It doesn't matter that the pilot has more time to figure it out. They are unaware of their own mental model's divergence from reality. In spite of having been given all that time, they still CFIT because they think they're on autopilot. You'd think this would be pretty obvious, but there's one insidious thing. If you're unaware of it, it will eventually kill you. Your brain's sampling of the state of the environment is highly dependent on how confident one is in their own model's accuracy. If things "feel" like everything is the way you imagine it should be, you'll be tricked by your own brain into "seeing" made-up instrument readings, your sensitivity to increased wind noise will be diminished, etc. I'm dead serious. It takes awareness of this pitfall to be able to force oneself to see how it really is, to make your brain not trick you. When you don't, and you're a pilot, usually a couple hundred people perish with you. This is happening over and over, it's sickening. The reason why it happens with such regularity is that we're dealing with a basic property of our brain's visual interaction with the environment. It's not widely appreciated in nonspecialist circles, unfortunately. We're almost all "broken" like that.
A successful API design takes a mixture of software design and pedagogy.
Planes receive a unique flightplan and detailed instructions for take of and landing that are steered by a central traffic control to make sure that there won't be any other planes nearby. Thats possible because EVERY plane has to receive instructions from them.
I'll stop you there because you've just shown you don't know what you are talking about. Even if we just limit the discussion to large commercial aircraft, your claim that each receives a "unique flightplan" is ridiculous. The initial parts of the flightplan (departure) are so UNunique that they print them in books and give them names. A common departure clearance would be something like "United 123 is cleared to [destination], Farmington 3 departure, SHADO (an intersection somewhere on the filed flight plan), then as filed, maintain 3 thousand, departure frequency 123.45". Pretty much every aircraft going the same direction gets the same thing.
When the aircraft gets close to the arrival airport, it will get yet another UNunique approach, by name. "United 123 cross BILBO at 5 thousand, cleared for the ILS 14 right approach". That ILS approach will start at some initial approach fix (maybe BILBO, maybe after) and then bring every aircraft on that approach through the same course. The goal of the approach controller is to get them all lined up at a nice, regular spacing all coming down the same ILS with sufficient spacing that as soon as the preceeding one clears the runway the next one is about to land.
An important thing to know about the system is that even with a filed flight plan and a clearance "as filed", the flight plan does not specify the approach procedure. That bit of critical info isn't known until close to arrival. Usually the last approach controller will tell the pilot "expect the ILS 21" or whatever. The automated weather system may contain that planning information, too, but the pilot is free to ask for something else if he wants it, and he isn't cleared to fly that approach until the words "cleared for ..." come out of the controller's mouth. If communications is lost enroute, the rule is that the pilot can fly any appropriate approach procedure.
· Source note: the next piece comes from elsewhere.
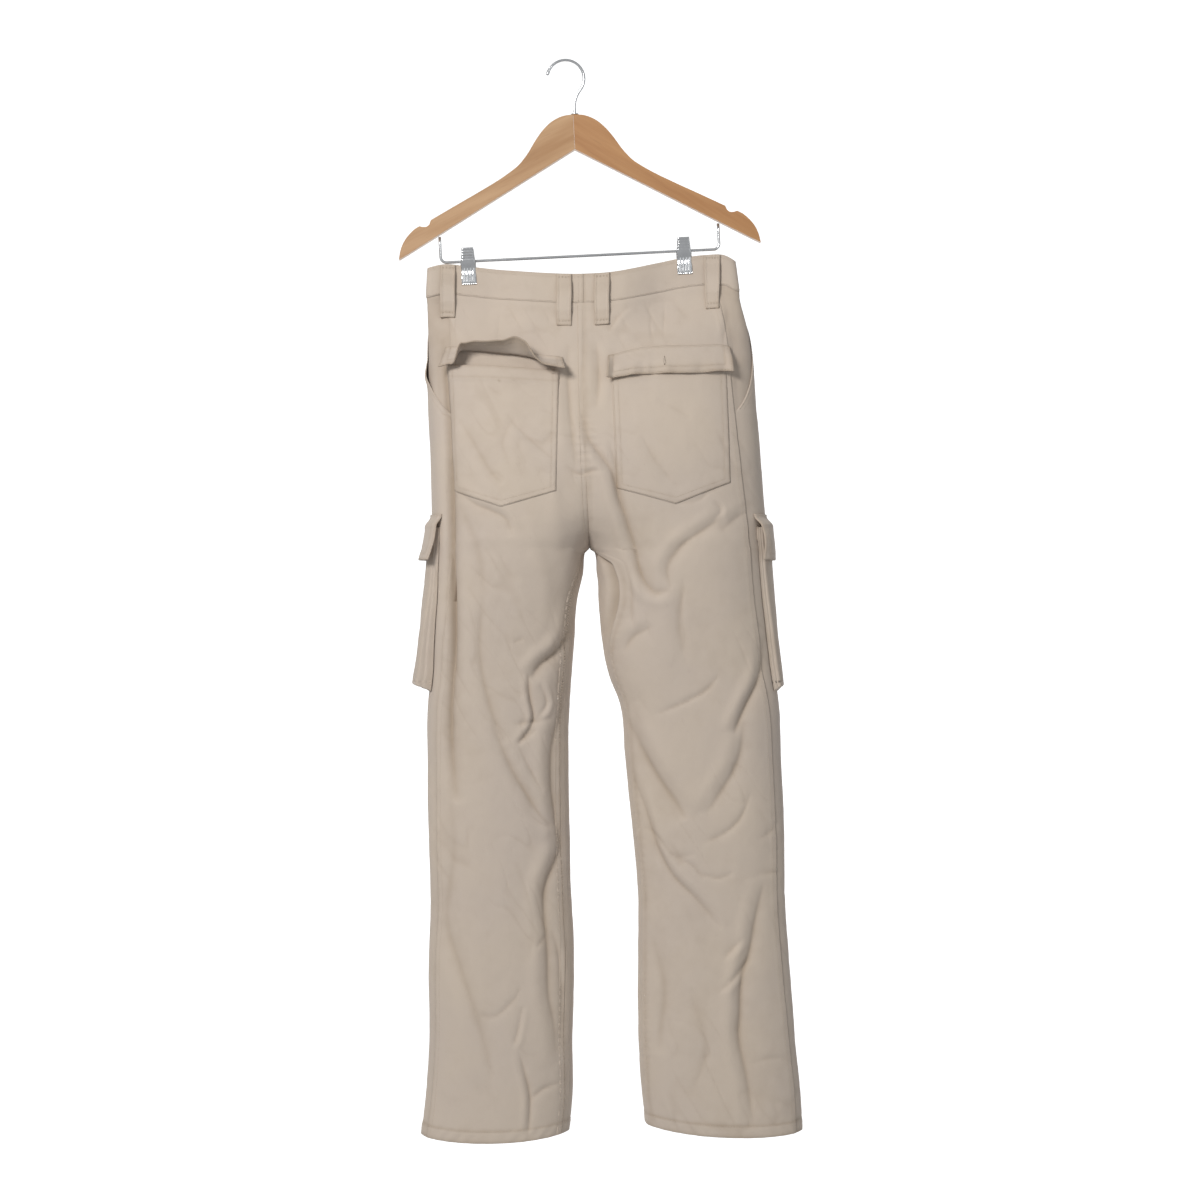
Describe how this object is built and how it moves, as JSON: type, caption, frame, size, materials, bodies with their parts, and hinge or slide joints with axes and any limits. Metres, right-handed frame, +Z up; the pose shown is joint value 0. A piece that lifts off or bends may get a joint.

The second bit of foo is "steered by a central traffic control". The pilot steers the plane. ATC issues clearances and gives instructions, but the pilot steers. And "center", despite its name, it not a "central control". There are a lot of them, and each "center" (New York Center, for example) is split up into sectors. Since we're currently limiting our context to large commercial passenger aircraft, yes, there will almost certainly be a "center" involved in the flight, but they take over only after the aircraft has gone through the departure controller at the airport, and will hand the flight off to the approach controller for the destination airport (for airports large enough to have their own). For destinations that aren't large enough to have their own approach, or their own control tower, this "central control" will actually cut the aircraft loose to talk on the CTAF (common traffic advisory frequency), so this IFR aircraft on a "unique" flight plan will now have to mix in with all the VFR traffic at the airport, even the student who is up in the pattern practicing landings. See and avoid.
These ATC folk don't make sure there aren't any other planes nearby. Only for IFR traffic (which anything above 10000 feet must be in the US) do they provide traffic separation. They will issue instructions to keep two IFR aircraft apart, but the vertical spacing can be just 1000'. In airspace where VFR flight is permitted, and outside ATC control, it is quite possible for another aircraft to be "nearby" and less than 1000'.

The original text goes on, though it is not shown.